2016-08-12 Thread M. J. Everitt
On 12/08/16 18:40, james wrote:
> On 08/12/2016 10:39 AM, Kent Fredric wrote:
>> On Fri, 12 Aug 2016 09:12:22 -0500
>> james  wrote:
>>
>>> (also, I'm not hung up on 'Jentoo' as a name; perhaps 'Gintoo'?
>>>
>>> (peace && hth),
>>> James
>>
>> Way outside the scope needed here. However we pull off Zhenchoo, its
>> going to be built on top of portage and our package management with
>> extra bling.
>>
>> That's what is necessary to empower people with "ready built" machines
>> to customize it in the direction of a "natural gentoo install"
>>
>> All this converstation details is:
>>
>> - Is a given technique good
>> - Can it be installed in tree without breaking things
>> - How do we do that
>> - Is there a place we can do it where the problem is isolated to a
>>   narrow spectrum of users to limit potential fallout
>> - Is this a "Put warning bells on it and let users blow off their own
>>   feet and then don't do it by default"[1] thing.
>> - Can this be a "Just package.mask the problem on hardened" thing.
>>
>> All of those can be combined in some way to get and end result by
>> whoever ships the stage 4 the way they want to do it. They can use an
>> overlay if they want.
>>
>> Nothing is stopping them :)
>>
>> Other than themselves of course.
>>
>
> That simple huh?
>
> Ok, show us a solution based on your dashed items, for the current
> Valve/Steam/issues, and wrap up those very cool aforementioned games
> into a stage 4?
>
> I'd even settle for a liveDVD on that.
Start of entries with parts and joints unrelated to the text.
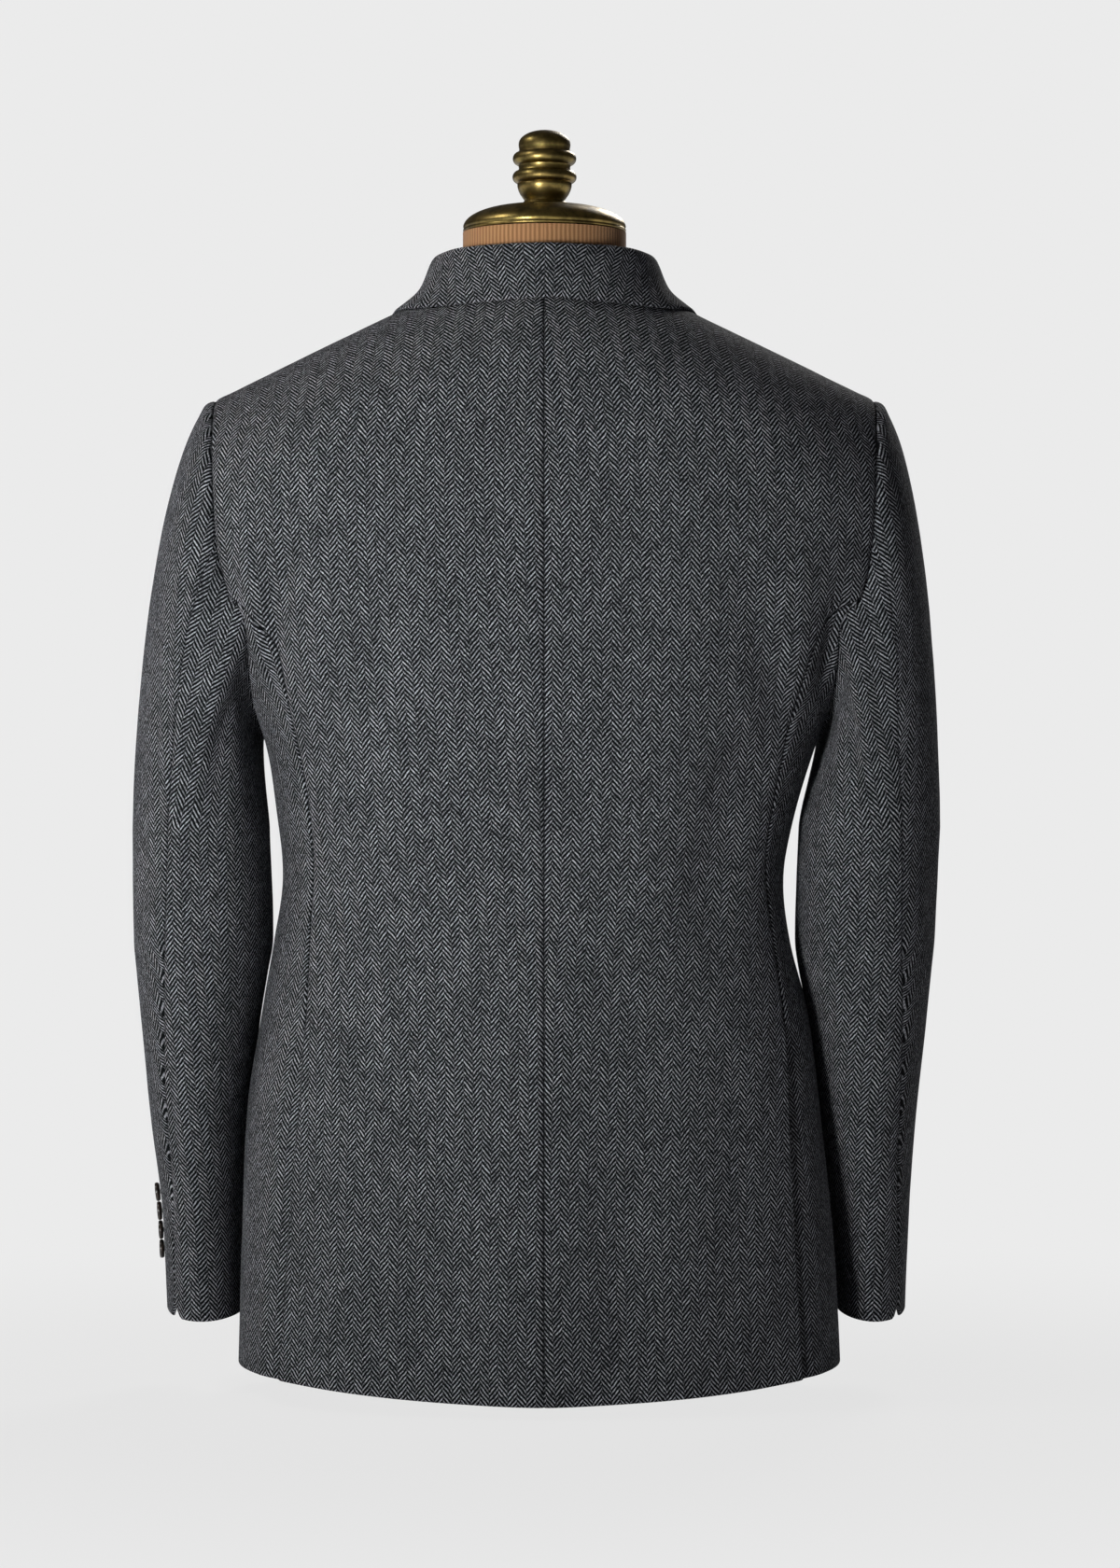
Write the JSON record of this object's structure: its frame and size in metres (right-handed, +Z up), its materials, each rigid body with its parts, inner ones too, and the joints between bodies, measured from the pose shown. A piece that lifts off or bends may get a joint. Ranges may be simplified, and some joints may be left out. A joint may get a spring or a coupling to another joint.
{
  "type": "sport coat on a limbless dress form",
  "caption": "Tailored wool herringbone sport coat with notch lapels, side vents and flap pockets, standing on a limbless countertop dress form with a brass neck cap and finial.",
  "frame": {"origin": "on the floor under the form, where the base rests", "axes": "+Z up; the coat's front faces -Y, and the wearer's left is +X"},
  "size_m": [0.5711, 0.2948, 0.8905],
  "materials": {
    "wool": "grey herringbone wool, soft and matt",
    "horn": "dark polished horn",
    "linen": "plain tan jersey cover",
    "brass": "aged, waxed",
    "wood": "dark stained, satin"
  },
  "bodies": {
    "root": {"back_left": "wool", "back_right": "wool", "side_left": "wool", "side_right": "wool", "front_left": "wool", "front_right": "wool", "lapel_left": "wool", "lapel_right": "wool", "collar": "wool", "top_sleeve_left": "wool", "top_sleeve_right": "wool", "under_sleeve_left": "wool", "under_sleeve_right": "wool", "flap_left": "wool", "flap_right": "wool", "breast_welt": "wool", "front_button_1": "horn", "front_button_2": "horn", "cuff_button_left_1": "horn", "cuff_button_left_2": "horn", "cuff_button_left_3": "horn", "cuff_button_left_4": "horn", "cuff_button_right_1": "horn", "cuff_button_right_2": "horn", "cuff_button_right_3": "horn", "cuff_button_right_4": "horn", "form_torso": "linen", "neck_cap": "brass", "finial": "brass", "form_foot": "brass", "form_base": "wood"}
  },
  "joints": []
}
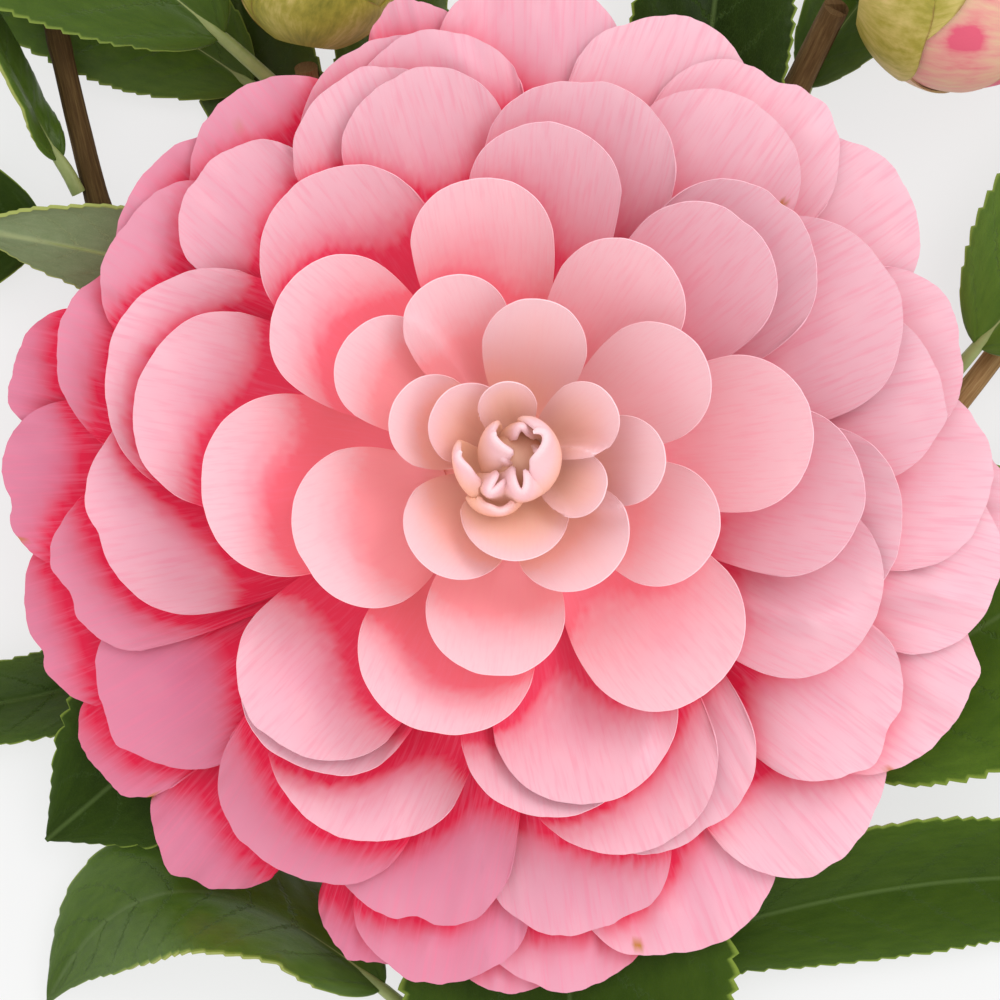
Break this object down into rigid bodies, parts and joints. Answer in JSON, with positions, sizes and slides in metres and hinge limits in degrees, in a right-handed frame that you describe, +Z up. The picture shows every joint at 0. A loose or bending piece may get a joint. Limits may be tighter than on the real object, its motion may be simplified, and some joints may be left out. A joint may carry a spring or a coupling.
{
  "type": "cut camellia sprig",
  "caption": "Cut flowering sprig lying down: one full double bloom facing up, with glossy leaves, closed buds and woody twigs.",
  "frame": {"origin": "middle of the surface that the sprig lies on, under the centre of its bounding box", "axes": "+Z up, the way the bloom faces; +Y from the stem's cut end towards the twig tips; +X to the right with the bloom facing the viewer and the cut end below"},
  "size_m": [0.1738, 0.1734, 0.0494],
  "materials": {
    "petal": "soft matt petal, pink at the foot and paler at the rim, cream pink in the heart",
    "leaf": "glossy dark green blade with a pale midrib and a yellow-green edge",
    "bark": "matt dark brown bark",
    "young_bark": "smooth tan bark of this year's growth",
    "bud": "satin olive and cream scales with a little pink showing",
    "sepal": "satin olive green"
  },
  "bodies": {
    "root": {"bloom": "petal", "calyx": "sepal", "bud_left": "bud", "bud_right": "bud", "main_stem": "bark", "left_twig": "bark", "right_twig": "bark", "bud_shoot": "bark", "low_right_twig": "young_bark", "flower_stalk": "young_bark", "leaf_top_left": "leaf", "leaf_top_left_low": "leaf", "leaf_behind_bud": "leaf", "leaf_by_bud": "leaf", "leaf_left_narrow": "leaf", "leaf_left_dark": "leaf", "leaf_left_pale": "leaf", "leaf_left_low": "leaf", "leaf_serrated": "leaf", "leaf_arched": "leaf", "leaf_bottom": "leaf", "leaf_lower_right": "leaf", "leaf_right": "leaf", "leaf_upper_right": "leaf", "leaf_top": "leaf", "leaf_top_right_low": "leaf"}
  },
  "joints": []
}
Remember::
> Nothing is stopping you, other than yourself of course
>
>
> James
>
>
Kent's suggestions are quite valid, and indeed a good starting point for
anyone wishing to push their ideas forward (deliberately avoiding no
names at this point).

I can say that Kent is doing a stirling job supporting the Perl project
with an enormous amount of effort in keeping Perl current and valid for
the Gentoo distribution, and wouldn't be best placed to add to his
already full workload - we are all volunteers at the end of the day ..
or did someone forget that.

I regret to say, although it's a well-known problem .. that the Gentoo
bike-shed is never ever going to fall down - as the layers of paint
applied will grossly outlive the materials it might once have been built
from ... Perhaps someone might like to address the problem of the
nuclear reactor which will otherwise never ever be functional ... ;)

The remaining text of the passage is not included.